Calling the proposed special bond scheme part of outdated measures, T C A Ramanujam, a former chief commissioner of income tax, wrote in a recent article that "honest taxpayers will shudder at the thought of amnesty schemes such as zero interest bonds or 'no questions asked' investments. There is a need for changing the outlook with regard to the problem of black money."

He feels the parallel economy should be more realistically called the "informal economy", taking into account how incomes such as those of immigrant labor help improve the standard of living, but do not get into the tax net.
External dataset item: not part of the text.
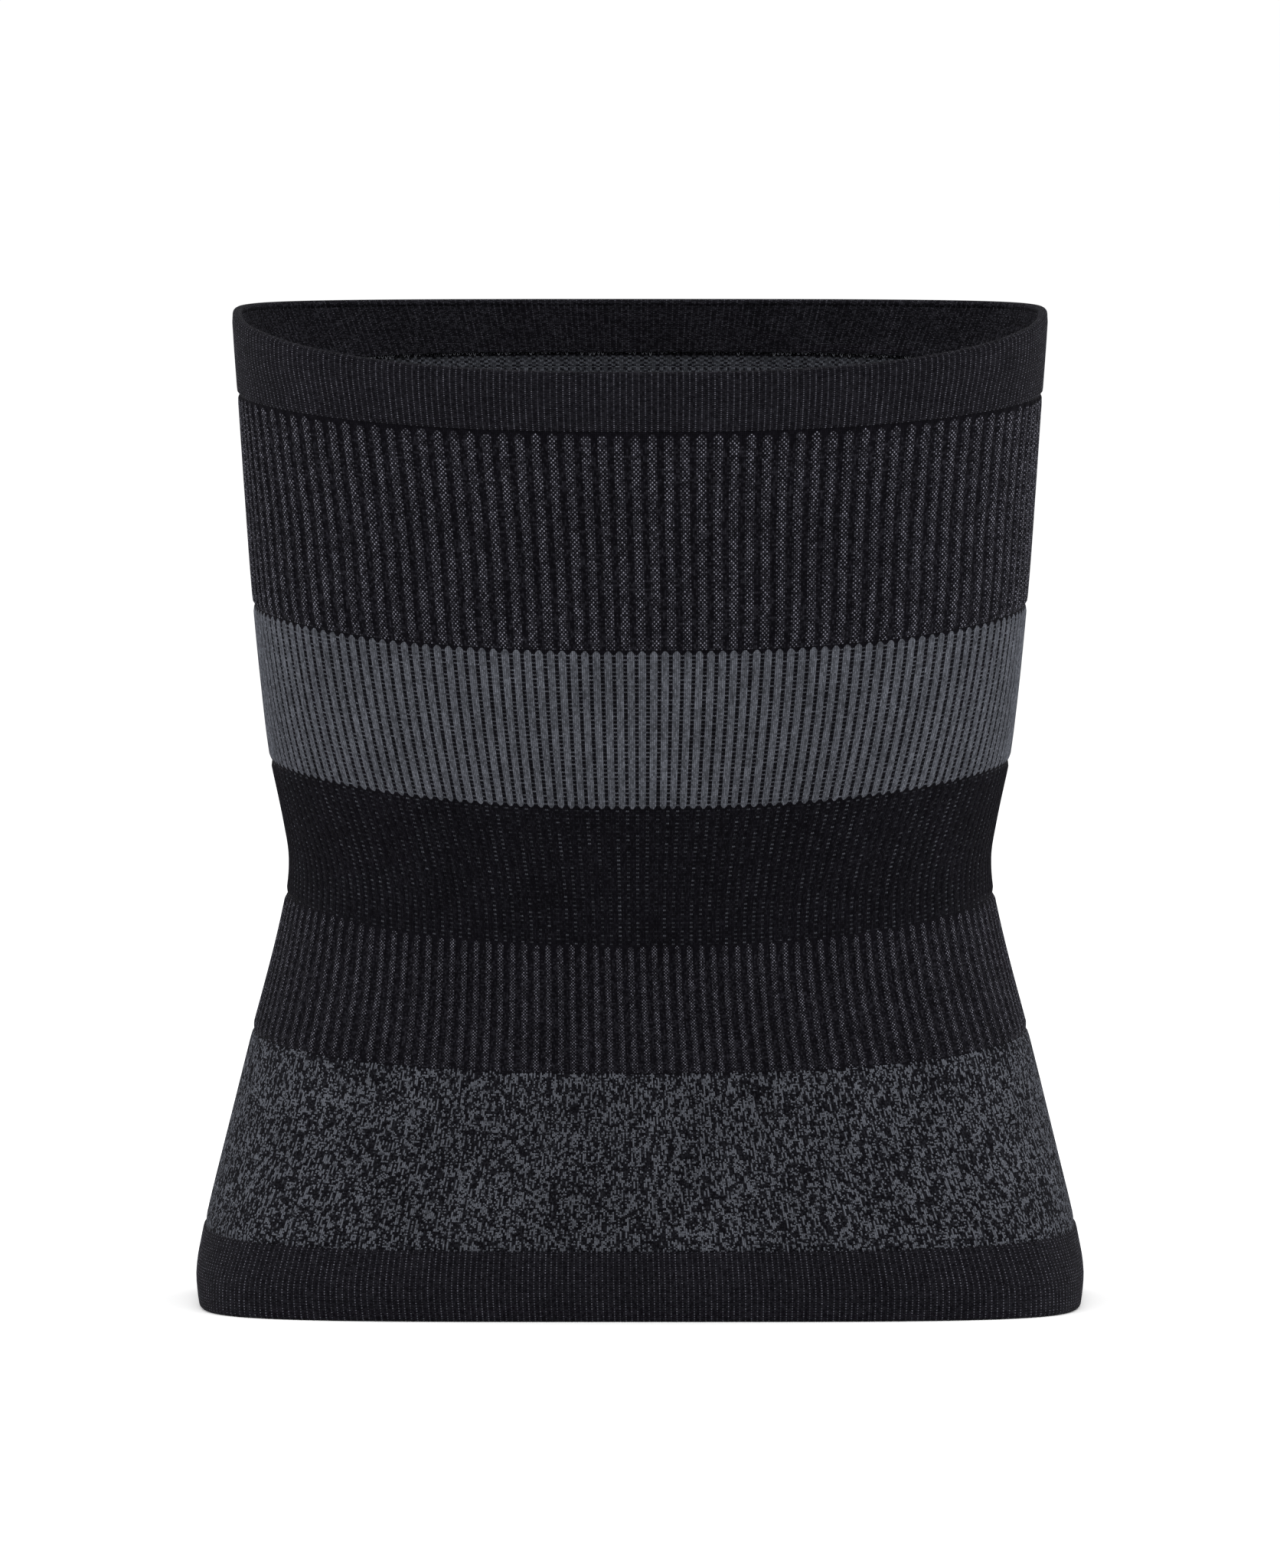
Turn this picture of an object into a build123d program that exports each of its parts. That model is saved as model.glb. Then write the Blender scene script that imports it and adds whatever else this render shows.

Service providers such as wealthy doctors and lawyers are easily the bigger tax dodgers in a situation where owning a mobile phone is among the criteria for having to file income-tax returns. India is expected to have more than 120 million mobile-phone users this year, and car owners (another category having to pay income tax) bought more than a million cars in 2005, but Indians with annual taxable income of $22,600 number only 80,000, according to Ramanujam.

Against such a deeply entrenched tax-dodging background, the Income Tax Department routinely stumbles into major tax scams, such as one this month when officials unearthed a $349 million black-money transaction at just one branch (Fatehpuri) of the Federal Bank of India in New Delhi.

The transaction was part of the ubiquitously infamous hawala route, South Asia's biggest illegal money-transferring system, whereby funds are moved across state and national borders through non-banking methods, such as individuals using codes. Similar tax scams were dug out in Maharashtra and Gujarat, two of India's wealthiest states. Daily hawala transactions are known to run into billions of dollars, robbing the government of taxes.

Black-money laundering in India is a constantly evolving art, with a recent development being investing hidden funds in paintings. Tax officials raiding builders in Mumbai this month said chartered accountants were advising their clients to hide their black money in art collections.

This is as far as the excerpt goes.